One other such scenario would be to quarantine a non-critical host, such as a redundant HMI, found to be infected with ransomware. Another aspect of how I see gradual adoption is in how OT users will want the option to manually accept or reject a proposed threat response. This isn’t a fully automated approach, but is likely a necessary intermediate step toward proving full automation. Integrators developing these systems will be wise to develop user interfaces and workflows to support this semi-automated approach.
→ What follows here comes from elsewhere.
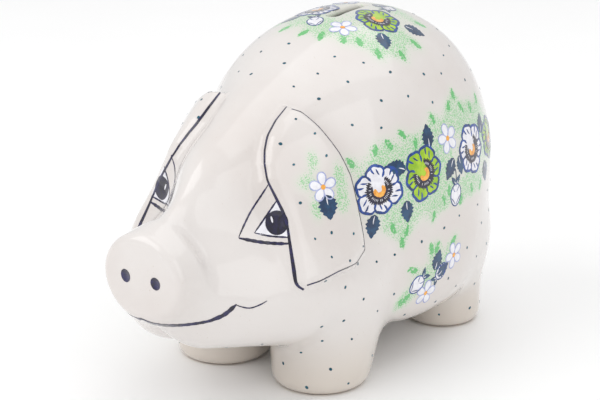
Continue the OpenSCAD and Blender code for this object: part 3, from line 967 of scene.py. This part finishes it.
def paint_mouth(side):
    """Half of the mouth line with the small curl of the cheek at its corner."""
    sight = Sight((side * 38.8, -71.5, 100.6), FRONT_QUARTER * vec(side, 1, 1))
    turned_in = vec(side, 1)
    stroke(PAINTS["line"], sight, LIP * turned_in, 1.3, False, 1.0)
    stroke(PAINTS["line"], sight, LIP[-3:] * turned_in, 1.9, False, 1.0)
    stroke(PAINTS["line"], sight, CHEEK * turned_in, 0.6, False, 1.0)


def paint_ear_edge():
    """The bold front line and the fine rear line along the rim of each ear."""
    rim = [EAR_C + u * EAR_U + v * EAR_V for u, v in EAR_OUTLINE]
    front = smooth_line(rim[:EAR_LOW_CORNER + 1], 3.0)
    rear = smooth_line(rim[EAR_LOW_CORNER:] + rim[:1], 3.0)
    for line, widths, inset, high in (
            (front, (0.9, 1.3, 1.4, 1.2, 1.0, 1.3, 1.6, 1.3, 1.7, 2.1, 1.2), 0.6, 1.2),
            (rear, (0.8, 0.5, 0.45, 0.5, 0.6), 1.8, 4.2)):
        out = line - EAR_C
        on_rim = EAR_C + out * (1 - inset / np.linalg.norm(out, axis=1, keepdims=True))
        for _ in range(12):
            height = trunk(on_rim, mirrored(on_rim), EAR_FACE_SQUEEZE) - high
            on_rim = on_rim - 0.85 * height[:, None] * EAR_N
        skin_stroke(PAINTS["line"], on_rim, widths)


def paint_face():
    """Eyes, ear edges, mouth and nostrils, in dark blue brush lines."""
    paint_eye(1, 0)
    paint_eye(-1, 3)
    paint_mouth(1)
    paint_mouth(-1)
    paint_ear_edge()
    nostril = Place((NOSTRIL_X, SNOUT_FACE_Y - 30, SNOUT_Z), (0, 1, 0), (1, 0, 0), False)
    a = loop_angles(24)
    for side in (1, -1):
        shape = turned(np.stack([2.9 * np.cos(a), 3.3 * np.sin(a)], -1), 25)
        blob(PAINTS["line"], nostril, shape + (0 if side == 1 else -2 * NOSTRIL_X, 0), 4)


def on_face(p):
    """True where the pig is left unpainted: its face between the ears, and its snout."""
    return (p[:, 1] < -62) & (p[:, 2] > 38) | (p[:, 1] < -30) & (np.abs(p[:, 0]) < 22) & (p[:, 2] > 120)


DOT_SPACING, EAR_DOT_SPACING, FLOWER_GAP = 14.0, 9.5, 4.0
DOT_PLACES = 9000    # tried at random


def paint_dots(points, sponged):
    """Small teal dots scattered over body, ears and legs, away from the flowers."""
    painted = np.concatenate([q for name in ("white", "lime", "leaf") for q in PAINTS[name].points])
    pool = points[(sponged < 0.12) & (points[:, 2] > 5) & ~on_face(points)]
    pool = pool[RANDOM.permutation(len(pool))[:DOT_PLACES]]
    pool = pool[field_at(skin, pool) > -0.5]
    ear = mirrored(pool) - EAR_C
    on_ear = (outline_distance(ear @ EAR_U, ear @ EAR_V) < -3) & (pool[:, 2] > 60) & (pool[:, 1] < -20)
    chosen = []
    for p, spacing in zip(pool, np.where(on_ear, EAR_DOT_SPACING, DOT_SPACING)):
        apart = min((np.sum((p - q) ** 2) for q in chosen), default=1e9)
        if apart > spacing ** 2 and np.min(np.sum((painted - p) ** 2, axis=1)) > FLOWER_GAP ** 2:
            if abs(p[0]) > 5 or abs(p[1] - SLOT_C[1]) > 20 or p[2] < 150:
                chosen.append(p)
    a = loop_angles(8)
    for p in chosen:
        outward = unit(gradient(skin, p[None]))[0]
        sideways = vec(1, 0.3, 0) if abs(outward[2]) > 0.8 else vec(-outward[1], outward[0], 0)
        place = Place(p + outward, -outward, sideways, False)
        r = RANDOM.uniform(0.7, 1.05)
        oval = np.stack([r * np.cos(a), 0.8 * r * np.sin(a)], -1)
        blob(PAINTS["teal"], place, turned(oval, RANDOM.uniform(0, 180)), 1)


# ---- stopper ------------------------------------------------------------------------------------


def lathe(profile, segments=96):
    """Points and faces of a closed profile (radius, height) turned about the upright axis."""
    profile = np.asarray(profile, float)
    n = len(profile)
    angles = loop_angles(segments)
    r, height = profile.T
    points = np.concatenate([np.stack([r * math.cos(a), r * math.sin(a), height], -1) for a in angles])
    faces = []
    for s in range(segments):
        t = (s + 1) % segments
        for i in range(n - 1):
            faces.append([s * n + i, t * n + i, t * n + i + 1, s * n + i + 1])
    return points, faces


def arc_points(centre, radius, start, end, n=5):
    return [(centre[0] + radius * math.cos(math.radians(a)), centre[1] + radius * math.sin(math.radians(a)))
            for a in np.linspace(start, end, n)]


def stopper_piece():
    """The moulded rubber stopper: dished flange with grip rings, and a hollow ribbed plug."""
    low, high = STOPPER_LOW[2], STOPPER_HIGH[2]
    flange_r = (STOPPER_HIGH[0] - STOPPER_LOW[0]) / 2
    plug_r, seat = HOLE_R - 0.1, low + 2.4
    tip = 0.05
    outline = [(tip, low + 0.9), (4.5, low + 0.9)]
    for ring in (6, 10, 14):
        outline += arc_points((ring, low + 0.7), 0.7, 180, 360, 6)
    outline += [(17, low + 0.6)]
    outline += arc_points((flange_r - 1.0, low + 1.0), 1.0, -80, 90, 7)
    outline += [(plug_r + 0.6, seat - 0.3), (plug_r, seat - 0.1), (plug_r, seat + 4.4)]
    outline += arc_points((plug_r - 0.35, seat + 5.2), 0.45, -60, 60, 5)
    outline += [(plug_r, seat + 6.2), (plug_r - 0.6, high - 1.2), (plug_r - 1.4, high)]
    outline += [(plug_r - 2.6, high), (plug_r - 3.0, high - 0.6), (plug_r - 3.0, seat + 0.8)]
    outline += [(plug_r - 3.6, seat), (tip, seat)]
    points, faces = lathe(outline)
    n = len(outline)
    segments = len(points) // n
    faces.append([s * n for s in range(segments)][::-1])
    faces.append([s * n + n - 1 for s in range(segments)])
    piece = make_piece("rubber_stopper", points + vec(HOLE_C[0], HOLE_C[1], 0), faces, rubber(),
                       "stopper")
    edges = piece.modifiers.new("crisp edges", "EDGE_SPLIT")
    edges.split_angle = math.radians(50)
    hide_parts("stopper")
    return piece


# ---- stage --------------------------------------------------------------------------------------


def floor_piece():
    s = Shader("pale_floor")
    white = s.mix(s.between(s.noise(3), 0.3, 0.7), linear(250, 250, 250), linear(247, 247, 247))
    s.join(white, s.surface.inputs["Base Color"])
    s.set(Roughness=0.6)
    mesh = bpy.data.meshes.new("floor")
    reach = 6.0
    corners = [(-reach, -reach, 0), (reach, -reach, 0), (reach, reach, 0), (-reach, reach, 0)]
    mesh.from_pydata(corners, [], [[0, 1, 2, 3]])
    mesh.materials.append(s.material)
    floor = bpy.data.objects.new("floor", mesh)
    bpy.context.scene.collection.objects.link(floor)


def softbox(name, position, target, size, power, colour=(1, 1, 1)):
    light = bpy.data.lights.new(name, "AREA")
    light.shape, light.size, light.size_y = "RECTANGLE", size[0], size[1]
    light.energy, light.color = power, colour
    holder = bpy.data.objects.new(name, light)
    holder.location = position
    holder.rotation_euler = (Vector(target) - Vector(position)).to_track_quat("-Z", "Y").to_euler()
    bpy.context.scene.collection.objects.link(holder)


def studio():
    """White surroundings, three soft boxes and the camera."""
    world = bpy.data.worlds.new("studio")
    world.use_nodes = True
    world.node_tree.nodes["Background"].inputs["Color"].default_value = (1, 1, 1, 1)
    world.node_tree.nodes["Background"].inputs["Strength"].default_value = 0.77
    bpy.context.scene.world = world
    aim = (0, 0, 0.08)
    softbox("key", (-0.9, -1.3, 1.3), aim, (1.6, 1.6), 13.5)
    softbox("fill", (1.6, -0.6, 0.9), aim, (1.4, 1.6), 6)
    softbox("top", (0.1, 0.4, 1.6), aim, (1.6, 1.6), 6)
    bpy.context.scene.view_settings.view_transform = "Standard"

    azimuth, elevation, distance = math.radians(37), math.radians(19), 1.060
    target = Vector((0, -0.0011, 0.085))
    flat = math.cos(elevation)
    away = Vector((math.sin(azimuth) * flat, -math.cos(azimuth) * flat, math.sin(elevation)))
    data = bpy.data.cameras.new("camera")
    data.lens, data.sensor_width = 120, 36
    camera = bpy.data.objects.new("camera", data)
    camera.location = target + away * distance
    camera.rotation_euler = (-away).to_track_quat("-Z", "Y").to_euler()
    bpy.context.scene.collection.objects.link(camera)
    bpy.context.scene.camera = camera


# ---- build --------------------------------------------------------------------------------------

studio()
floor_piece()
stopper_piece()
body_points, body_faces, body_normals = clay_mesh()
body = make_piece("glazed_pig", body_points, body_faces, glazed_clay(), "pig", body_normals)
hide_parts("torso_shell", "head_shell", "snout_disc", "front_left_leg", "front_right_leg",
            "rear_left_leg", "rear_right_leg", "left_ear", "right_ear", "tail")
paint_flanks()
paint_lower_flank()
paint_ears()
paint_back()
paint_face()
paint_dots(body_points, SPONGE.put_on(body, body_points))
DAB.put_on(body, body_points)
for paint in [*PAINTS.values(), SPARKLE, EYE_WHITE, EYE_LINE, EYE_DARK, EYE_SPARK]:
    paint.finish()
Palo Alto Networks Enables Automated Response
In anticipation of this growing use case, Palo Alto Networks has been engaged closely with the ATR ecosystem, customers and industry organizations to put in place the integration required to facilitate the adoption. A key enabler for the integration and automation is our powerful application programming interface, which makes interacting with sensors, SIEMs and other system elements very easy. Furthermore, the flexibility and granularity of the controls that could be automatically implemented are immense. Specifically, for OT environment, users can apply the App-ID we have for ICS to implement protocol-level responses down to functional commands; for example, to the DNP3 operate command mentioned earlier. Couple that with User-ID for role-based access, Content-ID for control over payloads/threats and, of course, more basic controls based on IP and port, and here you have a very flexible ATR platform that can accommodate a range of response templates, which could be tied to an organizations risk tolerance. A hazard and operability study (HAZOP) may be something organizations do to determine the appropriate ATR for certain scenarios where more conservative responses, which may include redundant systems, would be applied to processes/operations.
Whether it is in 2018 or later that our users decide to implement ATR in OT, they will be happy to know we have the capabilities in place, and the ecosystem to support their initiatives.